10, the current would spark across the points, and transfer metal from one point to the other. By seeing which point was getting bigger, you could tell if the condensor had too much capacitance or two little. (although I think in practice it was always too little)

Points started disappearing between 1973 and 1984. I didn't have any cars from in between years.

I don't know your car, and you may not have a coil either, but you probably do. Coils need replacing when the car won't start in wet weather, along with the sparkplug wires. (I always replace just the wires and then the coil, but I'm a cheapskate, and if I'm late to work it's no big deal.) Believe it or not, eventually coils start to soak up humidity, I guess it is, on rainy days. Hmmm, if I recall correctly, in an emergency, you can dry the coil off in the oven, set at low, 170 degrees? Low enough it won't catch fire. I keep my previous coil in the trunk. After it would have dried out, I wrapped in Saran Wrap, so it should be dry, if my current coil ever fails.

But I don't think it is ruining your rotor.

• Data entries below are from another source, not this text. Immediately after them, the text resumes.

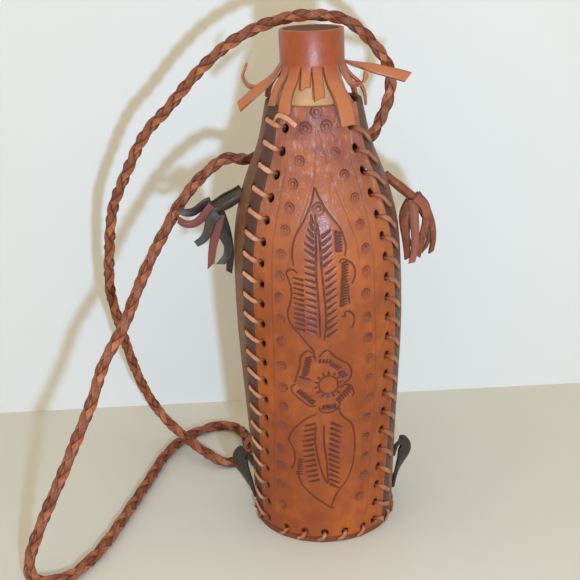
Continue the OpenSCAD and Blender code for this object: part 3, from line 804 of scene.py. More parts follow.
def press_path(field, depths, s, z, points, width, strength, taper=0.0):
    """Presses a stroke. taper is how much thinner it gets from its start to its end."""
    points = np.array(points, float)
    low, high = points.min(0) - 3 * width, points.max(0) + 3 * width
    near = (s > low[0]) & (s < high[0]) & (z > low[1]) & (z < high[1])
    if not near.any():
        return
    ps, pz = s[near], z[near]
    best = np.full(ps.shape, 9.0)
    for a, b in zip(points[:-1], points[1:]):
        run = b - a
        share = np.clip(((ps - a[0]) * run[0] + (pz - a[1]) * run[1]) / max(run @ run, 1e-9), 0, 1)
        far = np.hypot(ps - a[0] - share * run[0], pz - a[1] - share * run[1])
        best = np.minimum(best, far / (1 - taper * share))
    press(field, depths, near, best / width, strength)


# %% Carving
CUT_W, CUT_STRENGTH, SCRIBED_W, SCRIBED_STRENGTH = 0.46, 0.85, 0.5, 0.22
DASH_SHARE, DASH_TAPER, ROSETTE_SIZE, BIG_SIZE = 0.88, 0.6, 0.92, 1.1
# Radius of each ring of a rosette and half the width of its line
ROSETTE_RINGS = [(3.0, 0.42), (1.4, 0.38)]


def carving(s, z):
    """Distance to the nearest stroke, in stroke widths, and how deep that stroke is."""
    field, depths = np.full(s.shape, 4.0), np.zeros(s.shape)
    for line in LINES:
        press_path(field, depths, s, z, curve_through(line, 5), CUT_W, CUT_STRENGTH)
    for line in SCRIBED:
        press_path(field, depths, s, z, curve_through(line, 5), SCRIBED_W, SCRIBED_STRENGTH)
    for start, end, width in DASHES:
        press_path(field, depths, s, z, [start, end], width * DASH_SHARE, 1.0, DASH_TAPER)
    dice = random.Random(7)
    for spots, size in ((ROSETTES, ROSETTE_SIZE), (BIG_ROSETTES, BIG_SIZE)):
        for cs, cz in spots:
            faint, lean = dice.uniform(0.65, 1.0), dice.uniform(0.6, 2.4)
            near = np.hypot(s - cs, z - cz) < 5.5 * size
            ps, pz = s[near] - cs, z[near] - cz
            far = np.hypot(ps, pz) / size
            edge = np.min([np.abs(far - r) / width for r, width in ROSETTE_RINGS], axis=0)
            lit = faint * (0.62 + 0.38 * np.cos(np.arctan2(pz, ps) - lean))
            press(field, depths, near, edge, lit)
    return field, depths


# %% [markdown]
# ## Wall sheets
#
# A grid is laid out in azimuth and height between the two seams of a wall. The holes are punched
# in it flat: the points inside a hole go, and those left at its rim move onto the circle. Then the
# sheet is wrapped, and Solidify gives it its thickness, so that each hole gets a real wall.

# %% Sheet with holes
# A sheet's width is measured at its belly, and a hole looks so many radii round itself
BELLY_UP, HOLE_LOOK = 140.0, 2.6


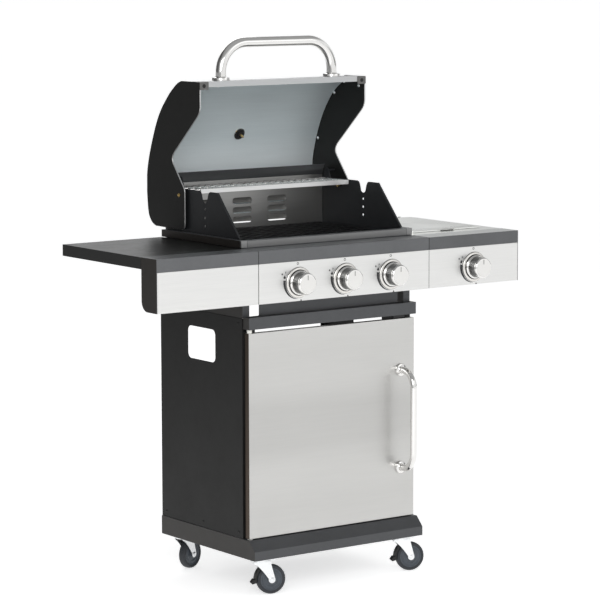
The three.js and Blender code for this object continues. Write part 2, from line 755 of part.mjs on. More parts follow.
function lid(group) {
  const shell = prismX(sheetOutline(LID_SHEET_LINE, -SHEET), -LID_PLATE_IN + 0.3, LID_PLATE_IN - 0.3);
  const stemHole = rod("z", 5, -12, 12, 0, 0, 12);
  stemHole.rotateX(THERMOMETER.lean).translate(0, THERMOMETER.y, THERMOMETER.z);
  part(group, "lid_shell", shaped([shell], [stemHole]), stainless);

  // Each plate has a stub axle for the hinge, a blind hole for the rack and a bracket over the lip's end.
  const plate = lidPlateOutline();
  const bracket = { width: 23, height: 20.5, front: LID_FRONT - GAP - SHEET, back: LID_FRONT - GAP };
  eachSide((word, side) => {
    const body = sidePrism(side, plate, LID_PLATE_IN, LID_PLATE_OUT, 2);
    const pin = sideRod(side, 3.6, SIDE_PLATE_OUT - 6, LID_PLATE_IN + 1, LID_HINGE, 12);
    const near = LID_PLATE_IN - bracket.width;
    const foot = LID_TOP - bracket.height;
    const cover = sideBox(side, near, LID_PLATE_OUT, bracket.front, bracket.back, foot, LID_TOP);
    const rackHole = sideRod(side, 3.5, LID_PLATE_IN - 1, LID_PLATE_IN + RACK_HOLE_DEPTH, RACK_PIVOT, 12);
    part(group, `lid_${word}_plate`, shaped([body, pin, cover], [rackHole]), blackPaint);
  });

  const legX = 176;
  const legY = -30;
  const barZ = 1385;
  const barRadius = 12.5;
  const bar = bentBar(
    [
      [-legX, legY, LID_TOP + 4],
      [-legX, legY, barZ],
      [legX, legY, barZ],
      [legX, legY, LID_TOP + 4],
    ],
    72,
    barRadius,
    12,
    4
  );
  const ferrules = [-legX, legX].map((x) => rod("z", 23, LID_TOP + 0.3, LID_TOP + 9, x, legY, 20));
  part(group, "lid_handle", shaped([bar, ...ferrules]), chrome);

  const gauge = part(
    group,
    "thermometer",
    turned(
      [
        [0, -22],
        [3, -22],
        [3, -9],
        [14, -9],
        [14, -2.6],
        [4, -2.6],
        [4, 2.2],
        [26, 2.2],
        [30, 6],
        [30, 11],
        [0, 12.5],
      ],
      20
    ),
    chrome
  );
  gauge.position.set(0, THERMOMETER.y, THERMOMETER.z);
  gauge.rotation.x = THERMOMETER.lean;
}

/** A wire rack carried by the lid plates on two pins. */
function warmingRack(group) {
  const halfX = 236;
  const front = -25;
  const rear = 96;
  const top = 1013;
  const wire = 2;
  const pieces = [
    box(-halfX, halfX, front, front + 2, top - 12, top),
    box(-halfX, halfX, rear - 5, rear, top - 7, top - 2),
  ];
  const count = 21;
  for (let i = 0; i < count; i += 1) {
    const x = -halfX + 2.5 + (i * (2 * halfX - 5)) / (count - 1);
    pieces.push(rod("y", wire, front + 1, rear - 1, x, top - 4, 6));
  }
  for (const side of [-1, 1]) {
    const arm = outline([
      [52, top - 8],
      [88, top - 8],
      [77, RACK_PIVOT.z + 6],
      [63, RACK_PIVOT.z + 6],
    ]);
    pieces.push(sidePrism(side, arm, halfX - 2, halfX));
    pieces.push(sideRod(side, 3, halfX - 1, LID_PLATE_IN + RACK_HOLE_DEPTH - 0.5, RACK_PIVOT, 10));
  }
  part(group, "warming_rack", shaped(pieces), chrome);
}

// ---------------------------------------------------------------- the door
function door(group) {
  const outer = box(-HALF_DOOR, HALF_DOOR, DOOR_FRONT, DOOR_BACK, DOOR_BOTTOM, DOOR_TOP);
  const wall = HALF_DOOR - SHEET;
  const inner = box(-wall, wall, DOOR_FRONT + SHEET, DOOR_BACK + 1, DOOR_BOTTOM + SHEET, DOOR_TOP - SHEET);
  const pins = [
    rod("z", DOOR_PIN.radius, DOOR_BOTTOM - 8, DOOR_BOTTOM + 1, DOOR_PIN.x, DOOR_PIN.y),
    rod("z", DOOR_PIN.radius, DOOR_TOP - 1, RAIL_BOTTOM + 8, DOOR_PIN.x, DOOR_PIN.y),
  ];
  part(group, "door", shaped([outer, ...pins], [inner]), stainless);

  const x = 217;
  const bottom = 278.5;
  const top = 535.5;
  const reach = DOOR_FRONT - 58;
  const bar = bentBar(
    [
      [x, DOOR_FRONT - 3, bottom],
      [x, reach, bottom],
      [x, reach, top],
      [x, DOOR_FRONT - 3, top],
    ],
    38,
    7.8,
    10,
    4
  );
  const ferrules = [bottom, top].map((z) => rod("y", 14.5, DOOR_FRONT - 7, DOOR_FRONT - 0.3, x, z, 16));
  part(group, "door_handle", shaped([bar, ...ferrules]), chrome);
}

// ---------------------------------------------------------------- casters
function casters(group) {
  for (const { name, x, y, turn, brake } of CASTERS) {
    const place = section(group);
    place.position.set(x, y, 0);
    const plateTop = BASE_BOTTOM - GAP;
    const plate = box(-30, 30, -30, 30, plateTop - 3, plateTop);
    const race = rod("z", 18, 88.6, plateTop - 2, 0, 0, 16);
    part(place, `caster_plate_${name}`, shaped([plate, race]), zinc);

    const swivel = section(place);
    swivel.rotation.z = THREE.MathUtils.degToRad(turn);
    part(swivel, `caster_fork_${name}`, casterFork(), zinc);
    part(swivel, `caster_wheel_${name}`, casterWheel(), tyreRubber);
    if (brake) part(swivel, `brake_lever_${name}`, brakeLever(), blackPlastic);
  }
}

/** The fork hangs its wheel behind the swivel axis, along the swivel's own +X. */
function casterFork() {
  const axleZ = CASTER.wheelRadius;
  const crownTop = 88.2;
  const crown = box(-22, 22, -14.5, 14.5, crownTop - 3, crownTop);
  const leg = new THREE.Shape();
  leg.moveTo(-22, crownTop);
  leg.lineTo(-18, crownTop - 12);
  leg.lineTo(CASTER.trail - 8, axleZ - 3);
  leg.absarc(CASTER.trail, axleZ, 8.5, Math.PI + 0.35, 2 * Math.PI, false);
  leg.lineTo(22, crownTop - 14);
  leg.lineTo(22, crownTop);
  const legs = [prismY(leg, -14.5, -12, 4), prismY(leg, 12, 14.5, 4)];
  const axle = rod("y", 4, -15.5, 15.5, CASTER.trail, axleZ, 10);
  const nuts = [rod("y", 6.5, -18, -14, CASTER.trail, axleZ, 6), rod("y", 6.5, 14, 18, CASTER.trail, axleZ, 6)];
  return shaped([crown, ...legs, axle, ...nuts]);
}

function casterWheel() {
  const half = CASTER.wheelHalf;
  const radius = CASTER.wheelRadius;
  const profile = [
    [4.5, -half],
    [12, -half],
    [24, -half + 2],
    [radius - 4, -half],
    [radius, -half + 5],
    [radius, half - 5],
    [radius - 4, half],
    [24, half - 2],
    [12, half],
    [4.5, half],
    [4.5, -half],
  ];
  return turned(profile, 20).rotateX(Math.PI / 2).translate(CASTER.trail, 0, CASTER.wheelRadius);
}

/** A curved lever around the wheel's leading side, with a toe at its lower end. */
function brakeLever() {
  const inner = CASTER.wheelRadius + 0.8;
  const outer = inner + 4.5;
  const from = THREE.MathUtils.degToRad(122);
  const to = THREE.MathUtils.degToRad(190);
  const arm = new THREE.Shape();
  arm.absarc(CASTER.trail, CASTER.wheelRadius, outer, from, to, false);
  arm.absarc(CASTER.trail, CASTER.wheelRadius, inner, to, from, true);
  const toe = outline([
    [-24, 28],
    [-16.2, 30],
    [-15.5, 38],
    [-20, 41],
    [-27, 32],
  ]);
  return shaped([prismY(arm, -9, 9, 7), prismY(toe, -9, 9)]);
}

// ---------------------------------------------------------------- assembly
const grill = new THREE.Group();
const frontMost = FRONT - KNOB_HEIGHT;
grill.position.y = -(frontMost + LID_REAR) / 2;

cart(section(grill));
firebox(section(grill));
frontAndShelves(section(grill));
sideBurnerLid(section(grill));
knobs(section(grill));
lid(section(grill));
warmingRack(section(grill));
door(section(grill));
casters(section(grill));

export default grill;
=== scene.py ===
"""Gas barbecue grill: the visual model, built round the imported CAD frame.

Lengths are millimetres in the row frame (+X right, -Y to the user, +Z up, floor at 0).
They become metres when a piece is made.
"""

import math

import bmesh
import bpy
from mathutils import Matrix, Vector


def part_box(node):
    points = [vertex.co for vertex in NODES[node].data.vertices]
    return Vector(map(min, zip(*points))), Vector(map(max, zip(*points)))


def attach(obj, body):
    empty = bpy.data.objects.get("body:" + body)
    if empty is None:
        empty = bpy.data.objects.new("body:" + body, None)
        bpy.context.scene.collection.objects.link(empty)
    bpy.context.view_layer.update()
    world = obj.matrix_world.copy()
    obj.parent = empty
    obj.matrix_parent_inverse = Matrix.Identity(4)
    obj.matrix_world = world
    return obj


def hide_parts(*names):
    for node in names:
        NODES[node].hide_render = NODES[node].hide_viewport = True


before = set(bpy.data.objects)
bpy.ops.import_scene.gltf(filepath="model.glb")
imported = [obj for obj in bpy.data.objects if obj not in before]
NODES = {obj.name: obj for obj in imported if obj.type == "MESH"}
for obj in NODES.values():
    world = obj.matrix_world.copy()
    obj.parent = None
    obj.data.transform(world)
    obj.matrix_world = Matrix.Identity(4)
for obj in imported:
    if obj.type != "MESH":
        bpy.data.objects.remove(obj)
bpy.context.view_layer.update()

MM = 0.001
SHEET = 1.2
SIDES = (("left", -1), ("right", 1))


def node_box(node):
    """(lowest corner, highest corner) of a CAD node in millimetres."""
    low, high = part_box(node)
    return low / MM, high / MM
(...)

Ask people who know more than I.

Meirman

If emailing, please let me know whether or not you are posting the same letter.

Change domain to erols.com, if necessary.

Reply to
meirman

I bet you have a bad (specifically an open) plug wire... the coil has to up it's secondary firing voltage to jump both the gaps in the plug, and the bum wire. (The 'secondary' part of the ignition system is everything dealing with high voltages, where the low voltage ignition system components are commonly referred to as the 'primary' system) The gap in the wire keeps eroding bigger and bigger over time. The abnormally high secondary voltage is exceeding the dielectric strength of your rotor, a common weak link in GM distributors. You'll probably start going through coils, and possibly distributor caps if you don't fix it soon.

If you can get someone to look at your secondary ignition system with a scope, it'll stick out like a sore thumb. An Ohmmeter check of the wires will probably also find which one. Or just put on a set of wires... I don't think you need to get them from the dealer, but don't get bottom end econo-budget wires either. Be sure to route them correctly...

If this turn's out to be the case, and I think it will... take bad wire and very carefully split it in two the long way. You'll find the open (probably at the plug end), it may be an inch or more long.

If stock, I think your truck has a Delco HEI (High Energy Ignition) distributor, that does have a condenser... but it's purpose is mostly to keep ignition noise out of the radio. The older 'point type' non electronic ignition systems had a condenser too, but it was to keep point arcing in check. However, either of these systems with a bad condenser wouldn't zap distributor rotors as you describe.

This isn't as big an issue as in years past, but you still see it once in a while. It's why they always tell you to treat plug wires gently, and to only pull them off by the boots.

Let us know how it goes.

Good Luck!

Erik

PS, Another good investment is a real GM factory shop manual for your truck... Google around a little and you'll find one.

PPS, And if you ever buy a new car/truck, as part of the negotiation process, get the dealer to throw in a set of shop manuals... now days they come in several volumes, so be sure to get them all.